Bacoor Bay is the enclosed body of water formed by the eastern shore of the peninsula, starting from the tip of the thumb (Cavite Point), circling to mainland Cavite province, continuing to the northern tip of Burunggoy Island (now Island Cove Hotel & Leisure Park).

=== Jurisdiction ===
The present and larger Cavite City has jurisdiction over most of the peninsula. Only a tiny portion at the southernmost part belongs to Noveleta. Dalahican in Cavite City is the first settlement of the city from Noveleta while San Rafael IV is the last barangay of Noveleta.

San Rafael IV is separated from Santa Isabel of Kawit, by the Grande River (Rio Grande of Cavite), also known as the San Juan River (incorrectly named as Ylang-ylang River on Google Maps). The location of the mouth of the Grande River in Noveleta and where Kawit ends on the river, is technically the start of the peninsula, at the average tide level.

=== Northernmost point ===
The northernmost point of the Cavite Peninsula is also the northernmost point of the province of Cavite located at the northern tip of the Danilo Atienza Air Base (Sangley). For comparison, it is at the same latitude as the Parañaque Cathedral directly located 8.6 km to the east of the northernmost point, about 2.8 km further north than the northernmost point of Cavite mainland located near the mouth of the Zapote River.

== Accessibility ==
Only one two-lane road, San Juan Road, connects the peninsula and its communities to mainland Cavite.
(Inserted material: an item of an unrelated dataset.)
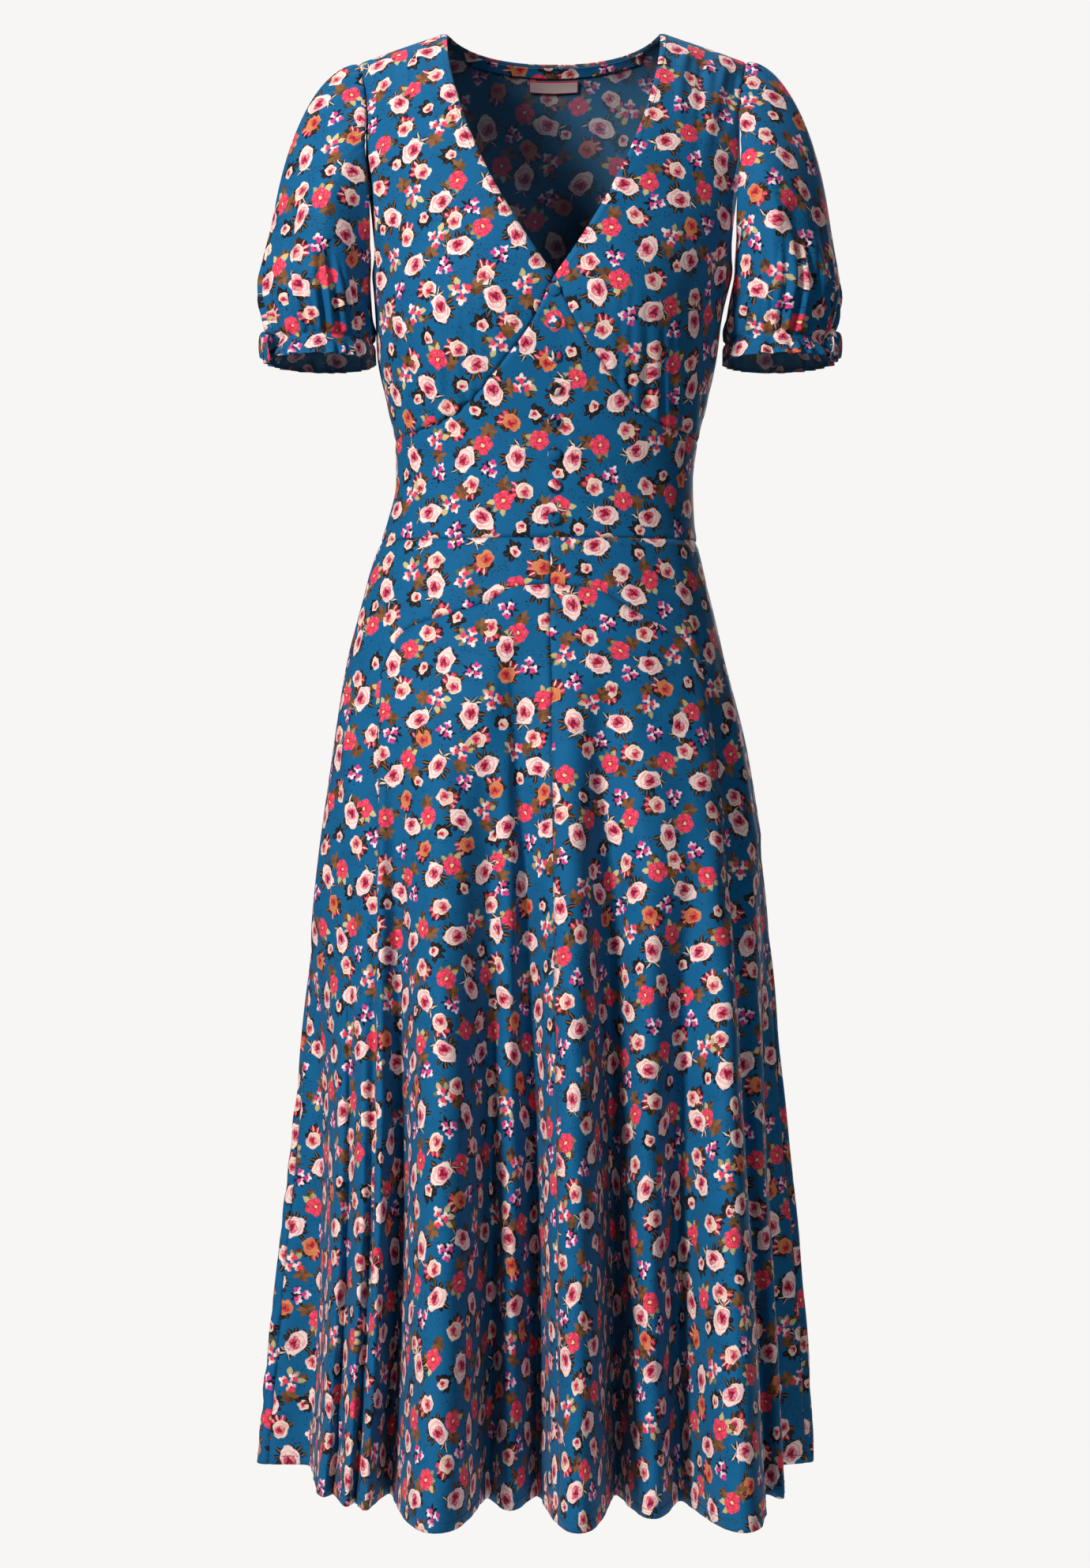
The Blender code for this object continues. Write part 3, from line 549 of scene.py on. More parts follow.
def scatterGroup():
    # one motif to a cell of a staggered lattice, moved and turned at random; the place is in millimetres
    gives = {"Place": "Vector", "Chance": "Float", "Other": "Float"}
    add, given, finished = newGroup(
        "scattered cells", gives, Flat="Vector", Cell="Float", Offset="Vector", Seed="Float"
    )
    scale = add("Math DIVIDE", 1000.0, given["Cell"])
    place = add("VectorMath ADD", add("VectorMath SCALE", given["Flat"], {3: scale}), given["Offset"])
    apart = add("SeparateXYZ", place).node.outputs
    row = add("Math FLOOR", apart[1])
    shift = add("Math MULTIPLY", row, rowSlant)
    across = add("Math ADD", apart[0], shift)
    column = add("Math FLOOR", across)
    number = add("CombineXYZ", column, row, given["Seed"])
    chance = add("TexWhiteNoise 3D", {"Vector": number}).node.outputs
    overX = add("Math SUBTRACT", across, column)
    overY = add("Math SUBTRACT", apart[1], row)
    inCell = add("CombineXYZ", overX, overY)
    centre = add("VectorMath MULTIPLY_ADD", chance[1], (0.20, 0.20, 0), (0.40, 0.40, 0))
    local = add("VectorMath SCALE", add("VectorMath SUBTRACT", inCell, centre), {3: given["Cell"]})
    second = add("SeparateXYZ", chance[1]).node.outputs
    angle = add("Math MULTIPLY", second[2], fullSwing)
    local = add("VectorRotate Z_AXIS", {"Vector": local, "Angle": angle})
    drift = add("VectorMath MULTIPLY", chance[1], (90.0, 90.0, 90.0))
    apartAgain = add("SeparateXYZ", drift).node.outputs
    flatPlace = add("SeparateXYZ", local).node.outputs
    local = add("CombineXYZ", flatPlace[0], flatPlace[1], apartAgain[0])
    return finished(Place=local, Chance=chance[0], Other=second[1])


# every length in the print is in millimetres
printColors = {
    "ground": "#036599",
    "groundDeep": "#025a8a",
    "ink": "#10131d",
    "rosePale": "#fbe7e0",
    "rosePink": "#dc4d70",
    "roseHeart": "#8f0f33",
    "creamPale": "#f6e3d2",
    "creamPink": "#d95e73",
    "creamHeart": "#ad1a3c",
    "amberPale": "#d98f5c",
    "amberRed": "#cf4444",
    "amberHeart": "#a5182f",
    "coral": "#ee3f5f",
    "coralDeep": "#b3153c",
    "eye": "#f7d79c",
    "magenta": "#dd3c8c",
    "blossomPale": "#fce8f1",
    "brown": "#452a18",
    "tan": "#8d5f35",
    "olive": "#3c4526",
    "straw": "#cfc48c",
}

printSizes = {
    "cell": 47.0,
    "rose": 8.5,
    "creamRose": 6.9,
    "smallRose": 4.4,
    "camellia": 8.0,
    "blossom": 3.8,
    "cluster": 4.4,
}

# the layers share one slanting lattice: each lies a quarter row further down than the last
rowSlant = 0.38
fullSwing = 6.3  # radians that a motif may turn
layerPlaces = [(-rowSlant * row / 4 - 0.5 * (row % 2), row / 4) for row in range(4)]


def printGroup():
    add, given, finished = newGroup("floral print", {"Color": "Color"}, Flat="Vector")
    rose, camellia, leaves, blossom, cells = (
        roseGroup(), camelliaGroup(), leavesGroup(), blossomGroup(), scatterGroup()
    )
    ink, flat = printColors, given["Flat"]

    def scattered(layer, seed):
        sockets = {"Flat": flat, "Cell": printSizes["cell"], "Offset": (*layerPlaces[layer], 0), "Seed": seed}
        return add("Group", sockets, node_tree=cells).node.outputs

    def when(chance, low, high):
        # 1 where the chance falls between two limits
        return add("Math MULTIPLY", add("Math GREATER_THAN", chance, low), add("Math LESS_THAN", chance, high))

    def over(color, motif, shown=1.0, **sockets):
        # paints a motif over the colours so far; its own colours go by their names in the print
        sockets = {key: ink[value] if isinstance(value, str) else value for key, value in sockets.items()}
        painted = add("Group", sockets, node_tree=motif).node.outputs
        return add("Mix RGBA", add("Math MULTIPLY", painted["Cover"], shown), color, painted["Color"])

    def fan(color, aside, seed, shape, dark, light, vein, shown=1.0):
        # leaves round a stem; shape is their count, start, length, width and the sector that they fill
        stem = add("VectorMath SUBTRACT", place, (*aside, 0)) if aside else place
        sizes = dict(zip(("Count", "Start", "Length", "Width", "Sector"), shape))
        return over(color, leaves, shown, Place=stem, Seed=seed, Dark=dark, Light=light, Vein=vein, **sizes)

    # the dyed ground, with a scatter of small ink marks
    millimetres = add("VectorMath SCALE", flat, {3: 1000.0})
    cloudy = add("TexNoise", {"Vector": millimetres, "Scale": 0.035, "Detail": 2.0})
    color = add("Mix RGBA", cloudy, ink["ground"], ink["groundDeep"])
    fine = add("TexNoise", {"Vector": millimetres, "Scale": 0.62, "Detail": 2.0, "Roughness": 0.7})
    patchy = add("TexNoise", {"Vector": millimetres, "Scale": 0.075})
    marks = add("Math MULTIPLY", add("MapRange", fine, 0.585, 0.625), add("MapRange", patchy, 0.50, 0.55))
    color = add("Mix RGBA", marks, color, ink["ink"])

    # pink blossom sprays and small cream roses
    place, chance, other = scattered(0, 3.0)
    small = when(chance, 0.56, 1.0)
    color = fan(color, (3.0, -1.0), other, (7.0, 0.4, 9.0, 5.5, 0.50), "ink", "ink", "ink")
    color = over(
        color, blossom, when(chance, -1.0, 0.56), Place=place, Count=3.0, Reach=4.3,
        Size=printSizes["blossom"], Tip="magenta", Petal="blossomPale", Eye="roseHeart",
    )
    color = fan(color, None, other, (8.0, 2.4, 8.0, 11.0, 0.36), "ink", "ink", "brown", small)
    color = over(
        color, rose, small, Place=place, Size=printSizes["smallRose"],
        Rim="creamPale", Petal="creamPink", Heart="creamHeart",
    )

    # middling roses, cream or amber, on dark leaves
    place, chance, other = scattered(1, 11.0)
    color = fan(color, (6.5, 3.0), other, (7.0, 0.3, 8.4, 10.0, 0.50), "ink", "ink", "brown")
    color = fan(color, None, other, (9.0, 4.4, 8.2, 11.0, 0.28), "ink", "brown", "tan")
    color = fan(color, None, chance, (13.0, 6.5, 7.0, 8.0, 0.10), "coral", "coralDeep", "rosePale")
    amber = when(other, 0.84, 1.0)
    shades = {}
    for part, cream, warm in (("Rim", "Pale", "Pale"), ("Petal", "Pink", "Red"), ("Heart", "Heart", "Heart")):
        shades[part] = add("Mix RGBA", amber, ink["cream" + cream], ink["amber" + warm])
    color = over(color, rose, Place=place, Size=printSizes["creamRose"], **shades)

    # open camellias with olive leaves and a brown sprig, or a cluster of coral and white
    place, chance, other = scattered(2, 23.0)
    color = fan(color, (-9.0, -7.5), chance, (7.0, 0.3, 8.6, 8.0, 0.50), "brown", "tan", "tan")
    color = fan(color, (9.5, -6.0), other, (11.0, 0.2, 4.4, 9.0, 0.50), "ink", "brown", "tan")
    color = fan(color, None, other, (9.0, 4.8, 9.0, 10.0, 0.22), "olive", "straw", "straw")
    color = over(
        color, blossom, when(chance, 0.64, 1.0), Place=place, Count=3.0, Reach=4.8,
        Size=printSizes["cluster"], Tip="coral", Petal="rosePale", Eye="coralDeep",
    )
    color = over(
        color, camellia, when(chance, -1.0, 0.64), Place=place, Size=printSizes["camellia"],
        Petal="coral", Shade="coralDeep", Eye="eye",
    )

    # the largest roses, pink and white, each with an inky stem on one side
    place, chance, other = scattered(3, 31.0)
    color = fan(color, (-9.5, 2.0), other, (8.0, 0.3, 8.6, 8.0, 0.50), "ink", "ink", "creamPale")
    color = fan(color, None, chance, (12.0, 5.6, 9.8, 9.0, 0.30), "ink", "ink", "tan")
    color = fan(color, None, other, (11.0, 6.0, 6.6, 9.0, 0.09), "amberRed", "brown", "amberPale")
    stretched = add("VectorMath MULTIPLY", place, (0.86, 1.06, 1.0))
    color = over(
        color, rose, Place=stretched, Size=printSizes["rose"],
        Rim="rosePale", Petal="rosePink", Heart="roseHeart",
    )
    return finished(Color=color)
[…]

A faster alternative to the peninsula from Manila is the regular ferry service between the Cavite City Ferry Terminal behind the City Hall and the port near the SM Mall of Asia in Pasay, a direct distance of about 9.3 km, linking the city to Metro Manila. The trip, which started on August 20, 2007, takes about 40 minutes compared to about 2 to 2.5 hours by land.